L’amore ai tempi del mieloma non è un romanzo né un racconto.
È una storia di vita autobiografica ambientata a Roma nel 2013.
La diagnosi di una grave malattia costringe il protagonista a confrontarsi con un mondo a lui prima sconosciuto ed egli lo fa in maniera lucida e diretta.
La malattia è come una giostra, ci puoi trovare tante persone che fanno cerchio attorno a te, e tutto gira e si mischia: il pianto e il riso, l'ansia e la speranza. Finché non scendi. E ti ritrovi a casa.
Il tempo, non più dedicato solo al lavoro, diventa una risorsa preziosa per informarsi, leggere libri, ma anche per scrivere di quello che accade, consacrando la scrittura come parte integrante della terapia stessa.
La malattia, inoltre, obbliga alla solitudine, a guardare dentro sé stessi, a cercare una spiegazione teleologica, ad un fato che sembra voglia accanirsi contro di noi e soltanto contro di noi.
Certo, è un libro in cui la malattia è presente, anzi, è l'elemento scatenante. Ma ancor più presente è l'amore, quel moto incessante che ci costringe a cercare e ad andare avanti, ad essere sempre persone e non "malati".

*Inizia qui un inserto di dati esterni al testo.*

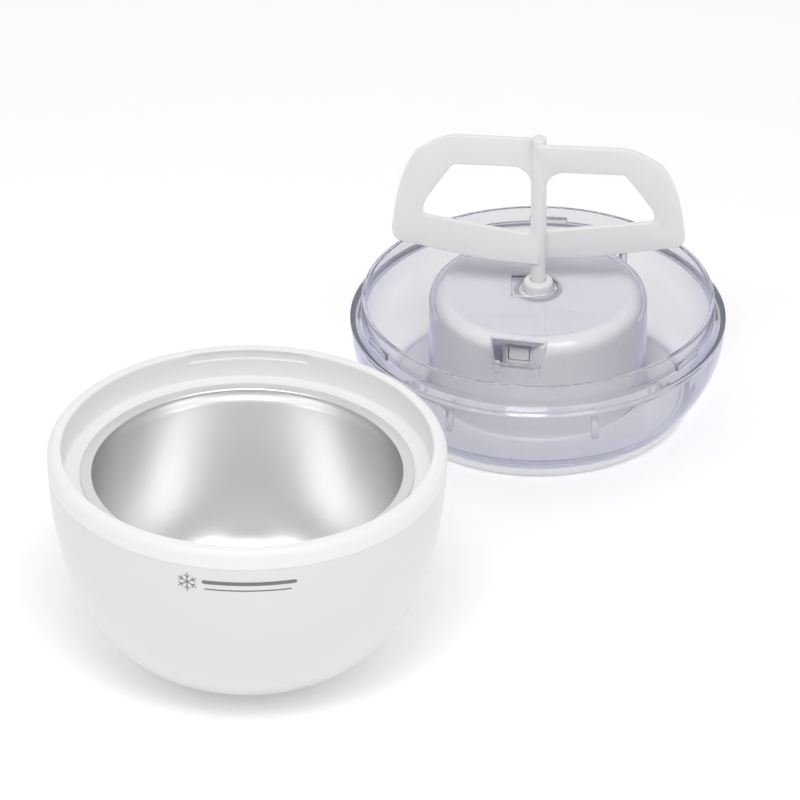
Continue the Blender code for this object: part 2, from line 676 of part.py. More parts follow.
def wiring(frame, cap):
    """The flat cord's gland in the cap's edge, and the leads to the switch and the motor."""
    low, high, half_width = SEAM_Z + 0.0006, SEAT_HEIGHT - 0.0010, 0.0038
    turn = radians(GLAND_ANGLE)
    cut(cap, block("gland_slot", (0.0700, -half_width - 0.0003, SEAM_Z - 0.001),
                   (0.0850, half_width + 0.0003, high + 0.0003), None, frame, turn, cutters))
    side = empty("gland_side", frame, turn=(0, 0, turn))
    half_height = (high - low) / 2
    outline("cord_gland", [stadium(half_width, half_height), stadium(0.0026, half_height - 0.0007)],
            0.0042, RUBBER, side, (0.0756, 0, low + half_height), (pi / 2, 0, pi / 2))
    x, y = ROTOR_AT
    can_top = PLATE_Z + PLATE_T + 0.0270 + 0.0016
    entry = [Vector((*around(radius, GLAND_ANGLE), height))
             for radius, height in ((0.0722, 0.0480), (0.0640, 0.0474), (0.0420, 0.0470))]
    across = Vector((*around(0.0013, GLAND_ANGLE + 90), 0.0))
    live = [point - across for point in entry]
    neutral = [point + across for point in entry]
    tube("lead_live", [*live, (-0.0260, 0.0100, 0.0440), (-0.0215, 0.0030, 0.0405),
                       (-0.0197, 0.0020, 0.0400)], WIRE_R, INSULATION, frame)
    tube("lead_neutral", [*neutral, (-0.0270, 0.0040, 0.0440), (-0.0240, -0.0070, 0.0390),
                          (x - 0.0100, y - 0.0010, can_top + 0.0006), (x - 0.0080, y, can_top)],
         WIRE_R, INSULATION, frame)
    tube("lead_switched", [(0.0197, 0.0, 0.0400), (0.0225, -0.0020, 0.0395), (0.0210, -0.0100, 0.0365),
                           (x + 0.0120, y, can_top + 0.0004), (x + 0.0100, y, can_top)],
         WIRE_R, INSULATION, frame)


def main():
    freezer_bowl()
    frame = empty("lid_upside_down", at=(LID_OFFSET, 0, SEAT_HEIGHT), turn=(0, pi, 0))
    clear_lid(frame)
    drive_hub(frame)
    hub_seal(frame)
    paddle(frame)
    cap = motor_cap(frame)
    motor_housing(frame)
    for side, angle in LATCH_ANGLES.items():
        latch(frame, side, angle)
    switch_and_button(frame)
    gear_plate(frame)
    motor(frame)
    gear_train(frame)
    wiring(frame, cap)


main()
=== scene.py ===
"""Looks of an ice cream maker with a freezer bowl, shown open: the white bowl with its metal liner,
and beside it the clear lid upside down on its motor cap, with the milky paddle standing up.

Sizes are metres. Every new piece is a surface worked out as whole arrays: a profile turned round an
axis, a section carried along a path, or a block with rounded edges. The lid's pieces are worked out
upright, in the lid's own frame whose height 0 is the seat on the rim, and then turned over.
"""

import json

import bmesh
import bpy
import numpy as np
from mathutils import Matrix, Vector


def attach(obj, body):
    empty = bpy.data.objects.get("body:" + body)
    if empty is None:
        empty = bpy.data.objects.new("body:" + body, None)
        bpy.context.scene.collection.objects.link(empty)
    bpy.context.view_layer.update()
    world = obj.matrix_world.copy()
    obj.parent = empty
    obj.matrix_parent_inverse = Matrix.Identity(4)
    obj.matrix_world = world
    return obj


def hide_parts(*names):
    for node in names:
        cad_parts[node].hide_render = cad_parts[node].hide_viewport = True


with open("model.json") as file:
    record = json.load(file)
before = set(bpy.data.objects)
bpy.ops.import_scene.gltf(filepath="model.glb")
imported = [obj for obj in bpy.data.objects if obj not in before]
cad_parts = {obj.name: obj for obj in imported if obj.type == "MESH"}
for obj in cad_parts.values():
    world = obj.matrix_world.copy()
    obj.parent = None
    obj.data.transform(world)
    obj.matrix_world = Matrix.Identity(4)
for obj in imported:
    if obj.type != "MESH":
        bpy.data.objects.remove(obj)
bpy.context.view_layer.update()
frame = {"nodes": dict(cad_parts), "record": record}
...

Le pagine del libro racchiudono l'antidoto spirituale alla malattia, quell'amore che, lungi dal frasario melenso dei cioccolatini, si declina in una serie di "amori": l'amore per i medici, l'attenzione alla loro vita, al loro percorso accademico e umano, ai piccoli particolari;
l'amore per i medicinali, umanizzati e amici, anche se lasciano strascichi pesanti (come certe amicizie, del resto); l'amore per i libri, perché la cultura è ciò che ci rimane quando abbiamo perduto tutto il resto;
l'amore anche per le tasse, l'odiato argomento che attanaglia la nostra esistenza, ma che in realtà garantiscono tanti dei nostri diritti;
l'amore per gli amici, che cercano di essere vicini, lontani, molesti, presenti; per i colleghi con cui passiamo tanto della nostra vita, estranei e vicinissimi, con il loro imbarazzo di non sapere cosa fare e dove guardare.
L'amore, in tutte le sue infinite e multiformi incarnazioni, non sconfigge le malattie, questo è certo, ma è altrettanto certo che impedisce che la malattia divenga l'unica dimensione della vita.
L'uomo non è la sua malattia. È una creatura meravigliosa, simile ad un angelo nel movimento, nell'intelletto simile a Dio. E non è la malattia ad impedire che rimanga tale.
Virginia Woolf scrive “Considerato quanto sia comune la malattia, appare davvero strano che non figuri insieme all’amore, alle battaglie e alla gelosia tra i temi principali della letteratura”.
Non sappiamo se la malattia potrà mai essere un tema di letteratura ma sicuramente è un tema di vita che fornisce al protagonista una nuova dimensione: la profondità.